Cantanti in platea e Don Giovanni sul palco con Monti

Cantanti in platea e Don Giovanni sul palco con Monti

Il regista canadese Robert Carsen (Toronto, 1954) sembra un agente del KGB. Abilissimo nel tenere la bocca cucita sullo spettacolo di lirica più atteso dell’anno. Vale a dire sul Don Giovanni che il 7, con la sua regia, inaugura la stagione della Scala. Carsen è il regista che, in una scena del suo Candide, mise in costume da bagno i potenti del pianeta (Bush, Blair, Chirac, Putin e Berlusconi). Per dire che non ha problemi a osare, e in genere lo fa con stile, un po’ come il connazionale Robert Lepage, altro mago della scena. Acqua in bocca per Carsen. Trapelano tuttavia alcune indiscrezioni. Vi possiamo dunque anticipare che sarà un Don Giovanni dove pubblico e palcoscenico difficilmente sono mai stati così vicini al Piermarini. Si parte dai cantanti che percorrono la platea, raggiungono il palcoscenico e si intrattengono con il direttore, Daniel Barenboim. In coda allo spettacolo, è stato predisposto un bel colpo di scena nell’area dei vip. Dal palco reale dove - fra gli altri - siederanno il presidente Giorgio Napolitano e il primo ministro Mario Monti, comparirà il Commendatore (Kwangchul Youn) nonché padre defunto di una delle donne (Anna) sedotte da quel libertino impenitente che è Don Giovanni (Peter Mattei).

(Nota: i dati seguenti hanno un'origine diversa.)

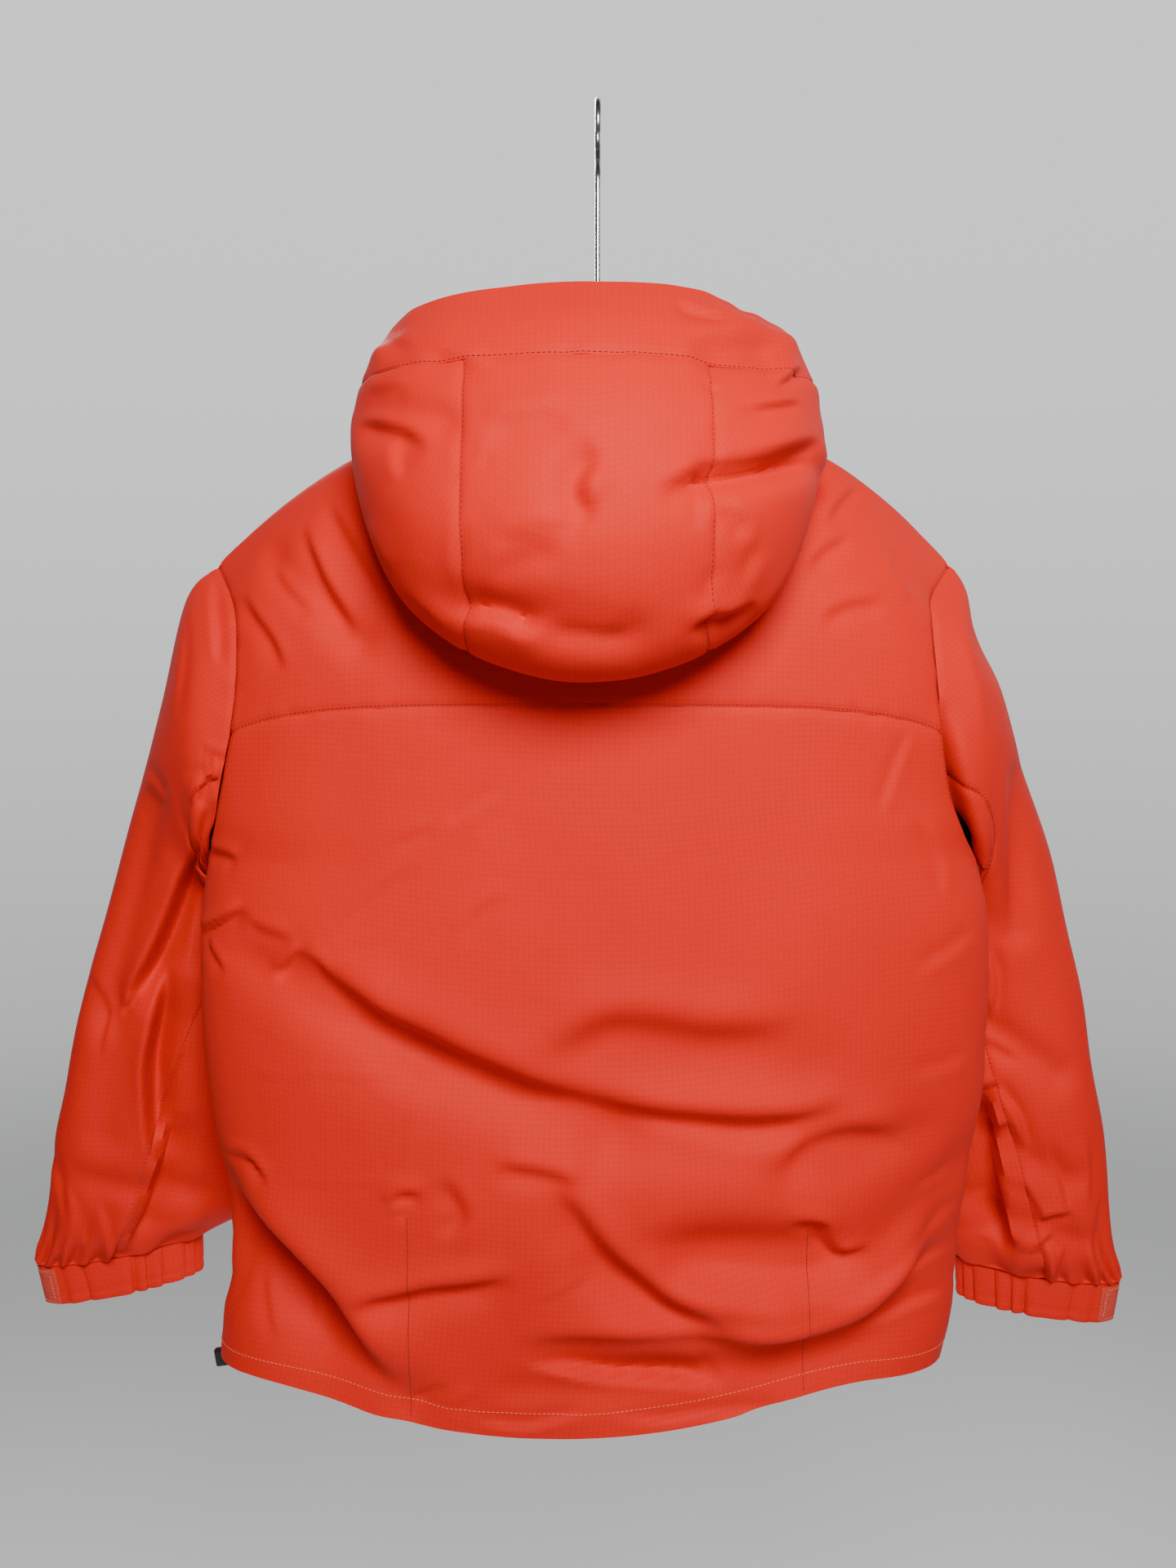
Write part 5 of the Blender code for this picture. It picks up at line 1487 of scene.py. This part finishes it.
# %% Hood
seam_row = BRIM_ROW * HOOD_FINE
middle = hood.shape[1] // 2
reach = HOOD_CENTRE_COLUMNS * HOOD_FINE
below_brim = slice(0, seam_row + 1)
hood_pieces = {
    "hood_side_left": (below_brim, slice(0, middle - reach + 1), ("right", "top")),
    "hood_centre": (below_brim, slice(middle - reach, middle + reach + 1), ("left", "right", "top")),
    "hood_side_right": (below_brim, slice(middle + reach, None), ("left", "top")),
    "hood_brim": (slice(seam_row, None), slice(None), ("bottom",)),
}
hood_normals = grid_normals(hood)
hood_base = large_folds(hood, hood_normals) + creased(hood, hood_normals, HOOD_CREASES, -1)
hood_base += padded_lumps(hood, 9.0, 1.2) + edge_shape(hood, hood_normals, HOOD_EDGE)
hood_surfaces = {}
for seed, (name, (rows, chosen, edges)) in enumerate(hood_pieces.items(), start=10):
    piece = hood[rows, chosen]
    distances = edge_distances(piece)
    total = hood_base[rows, chosen].copy()
    for edge in edges:
        total += seam_relief(*distances[edge], seed)
    hood_surfaces[name] = sew(f"{name}_cloth", piece, hood_normals[rows, chosen], total, name)

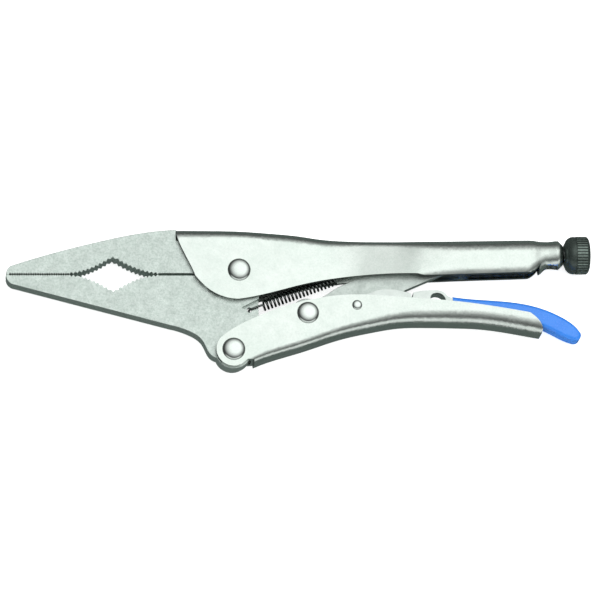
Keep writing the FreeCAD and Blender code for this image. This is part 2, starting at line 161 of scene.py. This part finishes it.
# %% Stand the side light
along = room_nodes.new("ShaderNodeSeparateXYZ")
room_links.new(direction, along.inputs["Vector"])
level_band = room_ramp(along.outputs["Z"], SIDE_BAND, ROOM_TINT)
to_front = room_nodes.new("ShaderNodeMath")
to_front.operation = "MULTIPLY"
to_front.inputs[1].default_value = -1
room_links.new(along.outputs["Y"], to_front.inputs[0])
front_band = room_ramp(to_front.outputs["Value"], FRONT_BAND)
whole_room = room_mix("ADD", overhead, room_mix("MULTIPLY", level_band, front_band))
room_links.new(whole_room, room_nodes["Background"].inputs["Color"])
bpy.context.scene.world = room
bpy.context.scene.view_settings.view_transform = "Standard"
print("world nodes", len(room_nodes))

# %% [markdown]
# One lamp completes the room. It hangs overhead and is hidden from mirrors: it only serves the
# surfaces that scatter light, which are the vinyl, the black oxide and the table.

# %% Hang the lamp
FILL_SIZE = 2.0
FILL_WATTS = 30
FILL_PLACE = (0.1, 0.2, 2.0)
fill_data = bpy.data.lights.new("fill", "AREA")
fill_data.shape = "SQUARE"
fill_data.size = FILL_SIZE
fill_data.energy = FILL_WATTS
fill = bpy.data.objects.new("fill", fill_data)
fill.location = FILL_PLACE
fill.visible_glossy = False
bpy.context.scene.collection.objects.link(fill)
print("lamp of", fill_data.energy, "W at", round(fill.location.z, 1), "m")

# %% [markdown]
# The table is white to look at. Seen in the metal it is dark, as if each part stood on its own
# dark card: such cards are laid round bright metal in a studio to draw its lower edges.

# %% Lay the table
TABLE_SIZE = 6.0
TABLE_GLOW = 0.72
TABLE_WHITE = (0.9, 0.9, 0.9, 1)
TABLE_ROUGHNESS = 0.8
CARD = (0.085, 0.11, 0.10, 1)


def new_material(name):
    """A node material, its nodes and its links."""
    material = bpy.data.materials.new(name)
    material.use_nodes = True
    return material, material.node_tree.nodes, material.node_tree.links


bpy.ops.object.select_all(action="DESELECT")
bpy.ops.mesh.primitive_plane_add(size=TABLE_SIZE, location=(0, 0, cad_low.z))
table = bpy.context.object
table.name = "table"
bpy.ops.object.transform_apply(location=True, rotation=True, scale=True)
table_finish, table_nodes, table_links = new_material("white table")
table_shader = table_nodes["Principled BSDF"]
table_shader.inputs["Base Color"].default_value = TABLE_WHITE
table_shader.inputs["Roughness"].default_value = TABLE_ROUGHNESS
table_shader.inputs["Specular IOR Level"].default_value = 0.0
table_shader.inputs["Emission Color"].default_value = (1, 1, 1, 1)
table_shader.inputs["Emission Strength"].default_value = TABLE_GLOW
card = table_nodes.new("ShaderNodeEmission")
card.inputs["Color"].default_value = CARD
mirrored_ray = table_nodes.new("ShaderNodeLightPath")
either = table_nodes.new("ShaderNodeMixShader")
table_links.new(mirrored_ray.outputs["Is Glossy Ray"], either.inputs["Fac"])
table_links.new(table_shader.outputs["BSDF"], either.inputs[1])
table_links.new(card.outputs["Emission"], either.inputs[2])
table_links.new(either.outputs["Shader"], table_nodes["Material Output"].inputs["Surface"])
table.data.materials.append(table_finish)
print("table at z", round(cad_low.z, 4))


# %% [markdown]
# ## Plated steel
# All the bright parts are the same plated steel, and differ in how they were prepared: the
# forged jaws were blasted and are frosty, the folded handles were tumbled and are smoother,
# the rivets are smoothest. One function makes them all, from four noises: a fine grain in the
# bump, a cloudy stain and a fine speckle in the colour, and uneven polish in the roughness.
# The spring, the screw and the knob are the same recipe in darker tints, and so are the painted
# shade on the handles' cut faces and the painted highlight on the knob's rib crests.

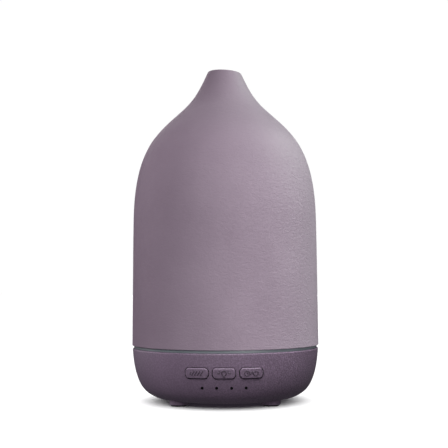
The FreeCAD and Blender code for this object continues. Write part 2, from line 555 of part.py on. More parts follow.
# ---------------------------------------------------------------- mist lid with its chimney
LT = 1.5
LID_OUT = [(33.9, 63.6), (33.5, 69.0), (31.6, 75.5), (27.2, 82.0), (20.8, 88.2), (14.6, 94.5), (10.4, 101.5),
           (8.4, 110.0), (7.7, 122.0), (7.3, 134.0), (7.0, CHIMNEY_TOP_Z)]
lid_curve = interp(LID_OUT, (0.0, 1.0), (-0.02, 1.0))
li = offset_points(lid_curve, LT, 40)
li[0] = (li[0][0], 57.5)
li[-1] = (li[-1][0], CHIMNEY_TOP_Z)
li.insert(1, (32.3, 61.0))
li_curve = interp(li[1:])
lid = revolve([lid_curve.toShape(), seg(LID_OUT[-1], li[-1]), li_curve.toShape(), seg(li[1], (31.1, 61.0)),
               seg((31.1, 61.0), (31.1, 58.0)), seg((31.1, 58.0), (32.6, 58.0)), seg((32.6, 58.0), (32.6, TANK_RIM_Z)),
               seg((32.6, TANK_RIM_Z), (35.9, TANK_RIM_Z)), seg((35.9, TANK_RIM_Z), (35.9, 63.6)),
               seg((35.9, 63.6), LID_OUT[0])])
le = edge_at(lid, lambda e: abs(e.BoundBox.ZMin - CHIMNEY_TOP_Z) < 1e-3)
lid = lid.makeFillet(0.5, le)
save("mist_lid", lid)
print("done")
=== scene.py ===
import json
import math

import bpy
import numpy as np
from mathutils import Matrix, Vector, noise
from mathutils.bvhtree import BVHTree


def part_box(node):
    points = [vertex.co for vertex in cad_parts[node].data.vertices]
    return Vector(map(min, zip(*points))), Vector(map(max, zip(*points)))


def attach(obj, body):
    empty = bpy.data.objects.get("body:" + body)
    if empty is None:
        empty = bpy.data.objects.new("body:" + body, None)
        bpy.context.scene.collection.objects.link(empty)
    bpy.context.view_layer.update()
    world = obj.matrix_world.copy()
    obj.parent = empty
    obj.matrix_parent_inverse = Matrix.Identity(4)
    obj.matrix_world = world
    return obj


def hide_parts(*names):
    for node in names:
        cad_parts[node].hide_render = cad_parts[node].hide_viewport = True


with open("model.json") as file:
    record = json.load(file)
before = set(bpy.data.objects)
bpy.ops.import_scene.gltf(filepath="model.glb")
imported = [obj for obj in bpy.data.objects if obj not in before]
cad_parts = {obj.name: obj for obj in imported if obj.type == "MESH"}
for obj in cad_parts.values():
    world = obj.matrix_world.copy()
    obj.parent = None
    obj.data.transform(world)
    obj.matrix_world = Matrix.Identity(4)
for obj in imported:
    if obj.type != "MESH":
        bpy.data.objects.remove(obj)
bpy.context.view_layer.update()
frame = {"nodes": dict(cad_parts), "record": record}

NODES = frame["nodes"]
SLOT_OF = {s["node"]: s["material_slot"] for s in frame["record"]["subparts"]}
MM = 0.001
scene = bpy.context.scene
coll = scene.collection


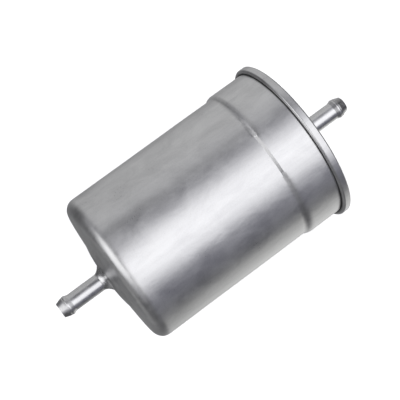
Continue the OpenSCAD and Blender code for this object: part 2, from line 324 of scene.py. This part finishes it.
def make_can():
    """The can from its hose neck over dome, shoulder, body and step to the hook inside the seam."""
    hook_foot = RIM_X + SHEET + 0.2 * MM
    corners = [
        (dome_at(NECK_OUT) - NECK_H, NECK_OUT, 0),
        (dome_at(NECK_OUT), NECK_OUT, NECK_BEND),
        (dome_at(BODY_R), BODY_R, SHOULDER_R),
        (RAMP_FROM, BODY_R, 0),
        (RAMP_TO, BAND_R, 0),
        (RIM_X - 0.5 * MM, BAND_R, HOOK_BEND),
        (RIM_X + 0.2 * MM, BAND_R - RIM_GAP, HOOK_BEND),
        (CAN_TOP - SHEET, BAND_R - RIM_GAP, 0),
        (CAN_TOP - SHEET, CAN_HOOK_IN, 0),
        (hook_foot, CAN_HOOK_IN, 0),
        (RIM_X + 1.5 * MM, HOOK_OUT_R, 0),
        (CAN_TOP, HOOK_OUT_R, HOOK_BEND),
        (CAN_TOP, BAND_R - SHEET - RIM_GAP, HOOK_BEND),
        (RIM_X, BAND_R - SHEET - RIM_GAP, 0),
        (RIM_X - MM, BAND_R - SHEET, 0),
        (RAMP_TO, BAND_R - SHEET, 0),
        (RAMP_FROM, BODY_R - SHEET, 0),
        (dome_at(BODY_R) + SHEET_X, BODY_R - SHEET, SHOULDER_R - SHEET),
        (dome_at(NECK_IN) + SHEET_X, NECK_IN, NECK_BEND),
        (dome_at(NECK_OUT) - NECK_H, NECK_IN, 0),
    ]
    outline = subdivided(rounded(corners), CAN_STRETCH, (RAMP_FROM, RAMP_TO, RAMP_STRETCH))
    piece = lathe("can_shell", outline, CAN_AROUND, can_warp)
    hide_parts("housing_can")
    return piece


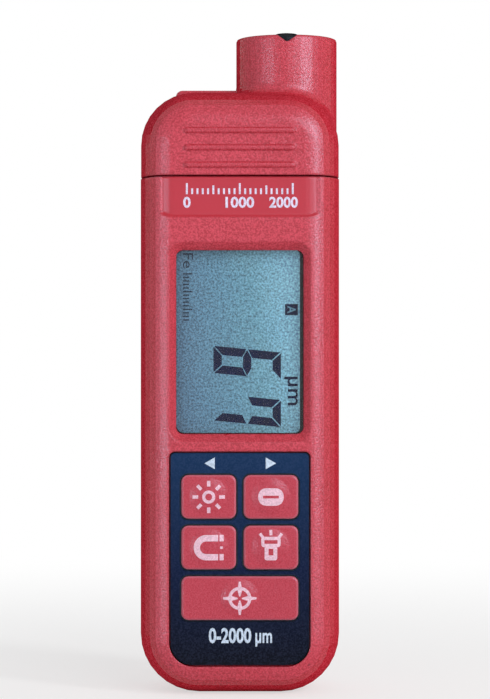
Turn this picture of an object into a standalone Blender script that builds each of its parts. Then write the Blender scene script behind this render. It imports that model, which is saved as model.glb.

Cantanti che finiscono fra gli spettatori, e pubblico proiettato in palcoscenico per via di uno specchio gigante.
Alla fine, giù tutti i cantanti negli inferi. Ma qualcuno riappare. Chi è? Lui, il dissoluto, Don Giovanni, l’uomo che ha soggiogato tutti con il suo fascino. «È un vortice di energie che gli altri non hanno, e per questo ne sono attratti. Don Giovanni li completa, diventa una sorta di droga da cui dipendono, la sua assenza provoca disperazione», spiega Carsen, al suo settimo titolo alla Scala, sebbene sia il primo in assoluto prodotto direttamente nel teatro milanese (gli altri erano stati testati altrove). Questo è poi il suo primo Don Giovanni, «non mi piace riprendere lo stesso titolo, solo un paio di volte m’è capitato», spiega. «Chi son io tu non saprai», è il motto di Don Giovanni: uomo inafferrabile. E proprio per questo inseguito ovunque. Perché «è un uomo, alla fine, che molto ama ma pure molto è amato. Non lo interpreto come un carattere negativo. L’opera di Mozart, semmai, celebra questa energia. Certo, se tutti si comportassero come lui, sarebbe il caos, lui stesso è il caos, ma mai è capriccioso: c’è sempre una ragione che muove le sue azioni».
E il rapporto con l’oltre? Il Don Giovanni di Carsen «ha relazioni con il divino, crede in un’energia divina ma non in un Dio così come viene raffigurato dalle diverse religioni». Il titolo originale dell’opera associava alla parola libertino dissoluto quella di punito. «Punito - ancora Carsen - perché non crede nello stesso sistema religioso degli altri. Questo conferisce una forza particolare all’opera creando molta tensione. Poi chissà, era una forma per aggirare le censure». L’originalità del Don Giovanni, dramma giocoso che apre e chiude con due lutti, la morte del Commendatore e poi del protagonista stesso, sta nel suo essere ibrido, «si trovano aspetti della commedia dell'arte, della commedia sociale, è una miscela di diversi stili e livelli. Quello di Da Ponte è poi uno dei più bei libretti mai scritti, e Mozart lo traduce in modo formidabile». Non poteva che uscirne un’opera geniale e per questo, un po’ come il personaggio che la intitola, è imprendibile: eterno dilemma degli artisti che l’affrontano, regista in testa. Carsen ammette che Don Giovanni circola nella sua testa da almeno un anno e mezzo, «ma il lavoro vero può dirsi tale solo quando iniziano le prove».

Una produzione importante, questa, per Carsen, incuriosito dall’entusiasmo ed aspettative che accompagnano ogni Prima scaligera. Per andare sul sicuro, s’è portato a Milano colleghi fidati, lo scenografo Michael Levine, il coreografo Philippe Giraudeau e Pter Van Praet alle luci.